For the people who wants to know the principle of the package or a way to implement a cross-process queue server, I'm here to share my idea.

The secret is quite simple, but yet somehow not well-known. The main idea is shipping a socket server in one of the sub-processes. This package uses first-officer to find out the proper process that match process.mainModule.filename to ship the server. All sub-processes will (even master process can) connect to this server, the server will save the state of the queue, like the current running task id, etc.

When a task is pushed to the queue, it will send a request contains a unique task id (I prefer uuid) to the server to ask for a lock. The server will check if there is undone work, if a previous task is not finished (not released), the new task will be put in a queue (actually an array). When a task finishes and send a request to the server says release, the server will remove the finished task from the queue, and starts the next task. By repeatedly running this procedure, the queue will work as expected until you exit the process.

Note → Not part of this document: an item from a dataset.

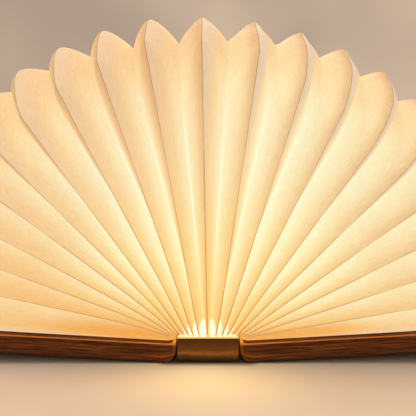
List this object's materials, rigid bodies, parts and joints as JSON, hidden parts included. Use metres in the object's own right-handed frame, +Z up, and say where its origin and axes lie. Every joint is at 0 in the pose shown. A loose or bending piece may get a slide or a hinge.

Of course more situation should be considered, e.g. the queue server process exits unexpected, other processes should listen the event when connection lost, and try to ship a new server immediately. Another situation is that a process acquired the queue lock, and failed to release it, say the process exited before releasing the lock, the server should set a timer to force release when timeout.

Why not ship the server in master process? If you have full control of your program that is ok to ship the server in the master, but, if you program is running under the supervision of PM2, clearly you have no control of the master process, so shipping the server in one of the child-process is the best and safest way to keep your code running everywhere.